OBJECTIVE:
Find the line containing "Recreate this object" and copy it exactly, along with every line after it up to and including the line containing "in sugar sprinkles.". Copy nothing else.

PROVIDED DATA:
----------
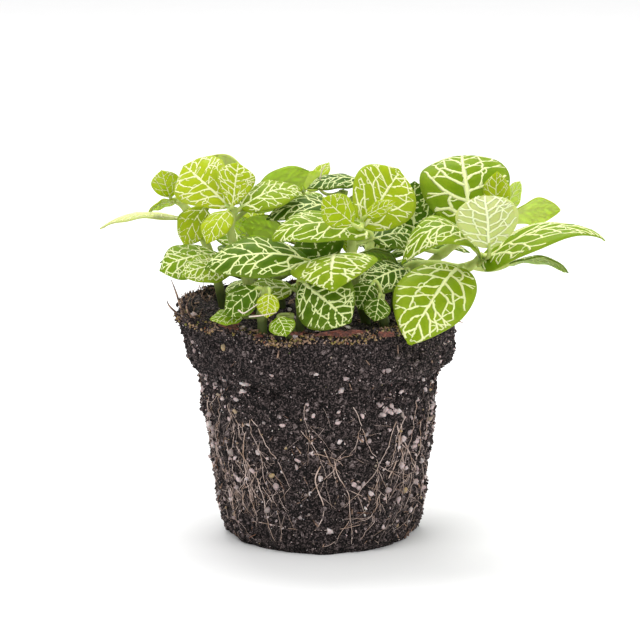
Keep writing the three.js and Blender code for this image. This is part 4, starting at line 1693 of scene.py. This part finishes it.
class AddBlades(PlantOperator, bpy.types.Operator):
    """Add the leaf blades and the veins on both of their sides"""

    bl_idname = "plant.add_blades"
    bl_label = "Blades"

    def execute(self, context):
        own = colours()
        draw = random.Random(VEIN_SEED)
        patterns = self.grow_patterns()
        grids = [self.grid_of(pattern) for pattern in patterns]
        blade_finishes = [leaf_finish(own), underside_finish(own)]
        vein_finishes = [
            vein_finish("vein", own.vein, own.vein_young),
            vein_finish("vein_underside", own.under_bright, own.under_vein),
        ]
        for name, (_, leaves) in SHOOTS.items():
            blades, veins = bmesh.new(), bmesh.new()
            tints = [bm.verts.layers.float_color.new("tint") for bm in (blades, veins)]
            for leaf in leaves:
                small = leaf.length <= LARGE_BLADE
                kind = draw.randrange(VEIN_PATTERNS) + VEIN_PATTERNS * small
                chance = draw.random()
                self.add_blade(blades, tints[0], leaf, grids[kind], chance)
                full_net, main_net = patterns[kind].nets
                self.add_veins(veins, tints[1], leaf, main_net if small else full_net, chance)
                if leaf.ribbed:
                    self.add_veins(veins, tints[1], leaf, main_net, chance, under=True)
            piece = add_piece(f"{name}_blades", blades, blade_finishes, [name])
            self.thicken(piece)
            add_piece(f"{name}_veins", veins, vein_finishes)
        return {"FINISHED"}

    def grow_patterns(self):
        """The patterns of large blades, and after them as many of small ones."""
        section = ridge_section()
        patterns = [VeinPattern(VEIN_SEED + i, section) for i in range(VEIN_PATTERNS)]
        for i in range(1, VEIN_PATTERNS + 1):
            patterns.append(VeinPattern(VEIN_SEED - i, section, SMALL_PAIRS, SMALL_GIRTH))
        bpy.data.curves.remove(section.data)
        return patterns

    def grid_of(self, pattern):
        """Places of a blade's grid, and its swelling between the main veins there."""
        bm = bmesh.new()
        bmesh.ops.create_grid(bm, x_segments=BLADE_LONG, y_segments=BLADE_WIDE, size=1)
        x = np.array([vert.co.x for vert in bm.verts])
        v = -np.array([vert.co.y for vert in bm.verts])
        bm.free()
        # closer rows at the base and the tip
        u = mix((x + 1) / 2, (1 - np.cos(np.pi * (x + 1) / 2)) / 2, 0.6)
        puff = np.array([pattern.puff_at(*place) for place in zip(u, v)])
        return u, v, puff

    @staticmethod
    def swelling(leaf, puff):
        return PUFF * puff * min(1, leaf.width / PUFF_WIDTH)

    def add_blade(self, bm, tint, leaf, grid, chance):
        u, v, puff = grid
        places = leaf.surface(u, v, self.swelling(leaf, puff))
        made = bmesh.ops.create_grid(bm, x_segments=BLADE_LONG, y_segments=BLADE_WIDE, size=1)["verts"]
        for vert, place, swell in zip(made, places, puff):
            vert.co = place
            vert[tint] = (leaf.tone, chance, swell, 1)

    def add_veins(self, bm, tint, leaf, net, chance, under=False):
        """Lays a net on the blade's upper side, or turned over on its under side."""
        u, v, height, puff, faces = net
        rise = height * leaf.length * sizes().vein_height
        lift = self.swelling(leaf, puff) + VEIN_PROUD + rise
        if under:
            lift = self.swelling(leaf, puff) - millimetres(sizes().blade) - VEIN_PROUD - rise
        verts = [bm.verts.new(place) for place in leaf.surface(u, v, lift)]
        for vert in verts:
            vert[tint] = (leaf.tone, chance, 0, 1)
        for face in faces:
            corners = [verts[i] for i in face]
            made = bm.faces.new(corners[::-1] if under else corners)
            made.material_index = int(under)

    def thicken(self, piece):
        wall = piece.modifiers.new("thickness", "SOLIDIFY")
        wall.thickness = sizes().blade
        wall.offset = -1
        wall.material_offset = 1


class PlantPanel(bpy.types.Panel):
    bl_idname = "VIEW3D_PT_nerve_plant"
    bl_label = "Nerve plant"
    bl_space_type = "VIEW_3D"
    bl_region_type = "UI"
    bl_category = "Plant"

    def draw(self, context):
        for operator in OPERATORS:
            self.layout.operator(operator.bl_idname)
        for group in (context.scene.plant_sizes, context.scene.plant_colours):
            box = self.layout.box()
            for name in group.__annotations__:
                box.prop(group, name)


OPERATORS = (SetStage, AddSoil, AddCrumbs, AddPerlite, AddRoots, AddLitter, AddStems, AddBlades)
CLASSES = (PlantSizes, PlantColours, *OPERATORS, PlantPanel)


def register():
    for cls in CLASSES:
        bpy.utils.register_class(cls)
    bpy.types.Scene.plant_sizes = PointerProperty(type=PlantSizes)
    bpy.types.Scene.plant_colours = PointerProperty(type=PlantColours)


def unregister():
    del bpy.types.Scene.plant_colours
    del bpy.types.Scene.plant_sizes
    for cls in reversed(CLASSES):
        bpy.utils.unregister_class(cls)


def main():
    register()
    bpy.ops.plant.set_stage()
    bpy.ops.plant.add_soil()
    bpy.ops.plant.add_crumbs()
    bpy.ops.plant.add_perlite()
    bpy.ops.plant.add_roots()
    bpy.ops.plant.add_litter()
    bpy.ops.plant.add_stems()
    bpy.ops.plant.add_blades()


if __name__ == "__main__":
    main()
----------
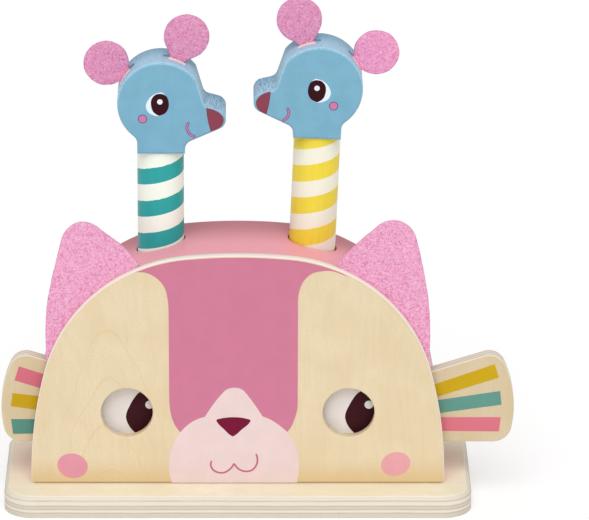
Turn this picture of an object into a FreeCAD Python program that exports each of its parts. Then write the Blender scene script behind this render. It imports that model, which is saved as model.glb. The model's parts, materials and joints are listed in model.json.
----------
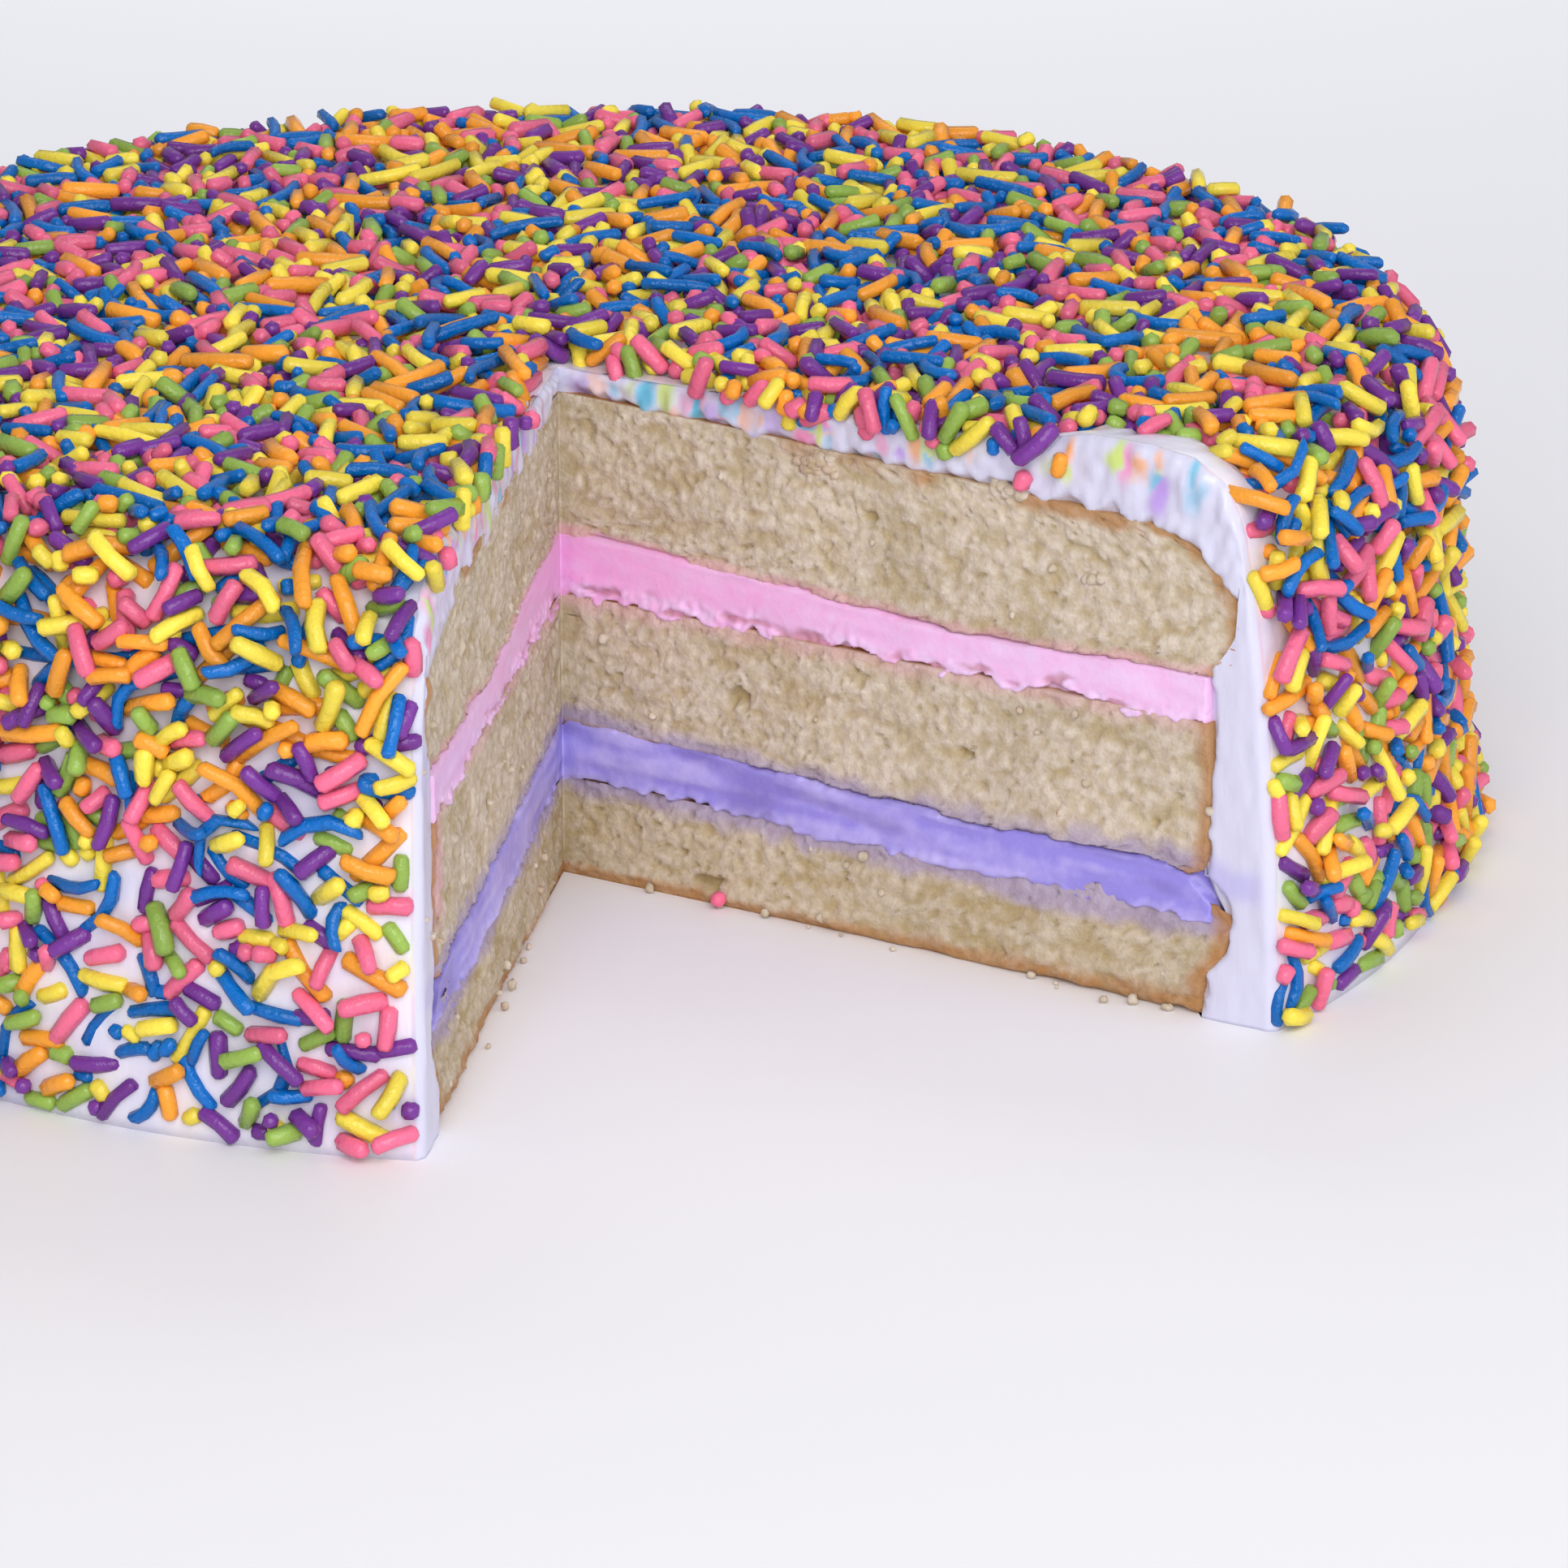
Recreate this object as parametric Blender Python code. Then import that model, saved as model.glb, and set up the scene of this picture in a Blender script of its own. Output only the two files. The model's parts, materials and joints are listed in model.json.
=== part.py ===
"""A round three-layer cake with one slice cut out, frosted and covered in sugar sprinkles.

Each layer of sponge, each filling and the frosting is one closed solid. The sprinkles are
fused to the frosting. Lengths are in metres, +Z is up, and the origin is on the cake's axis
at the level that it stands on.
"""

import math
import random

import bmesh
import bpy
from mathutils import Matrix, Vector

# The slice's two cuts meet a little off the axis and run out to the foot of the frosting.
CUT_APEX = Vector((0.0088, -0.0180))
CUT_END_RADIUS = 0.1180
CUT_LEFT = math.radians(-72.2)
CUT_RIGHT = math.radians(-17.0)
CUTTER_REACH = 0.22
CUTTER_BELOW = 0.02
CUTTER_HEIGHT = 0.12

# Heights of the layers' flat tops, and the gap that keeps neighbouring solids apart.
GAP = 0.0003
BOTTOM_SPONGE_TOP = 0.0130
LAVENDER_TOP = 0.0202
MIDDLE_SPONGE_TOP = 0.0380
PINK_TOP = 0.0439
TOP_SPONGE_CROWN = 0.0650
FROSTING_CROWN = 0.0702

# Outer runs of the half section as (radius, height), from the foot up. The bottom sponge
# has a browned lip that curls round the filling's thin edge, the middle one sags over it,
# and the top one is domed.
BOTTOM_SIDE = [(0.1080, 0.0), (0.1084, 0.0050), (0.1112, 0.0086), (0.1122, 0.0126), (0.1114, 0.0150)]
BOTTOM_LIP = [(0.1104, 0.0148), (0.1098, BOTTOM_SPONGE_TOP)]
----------
THE REPLY:
Recreate this object as parametric Blender Python code. Then import that model, saved as model.glb, and set up the scene of this picture in a Blender script of its own. Output only the two files. The model's parts, materials and joints are listed in model.json.
=== part.py ===
"""A round three-layer cake with one slice cut out, frosted and covered in sugar sprinkles.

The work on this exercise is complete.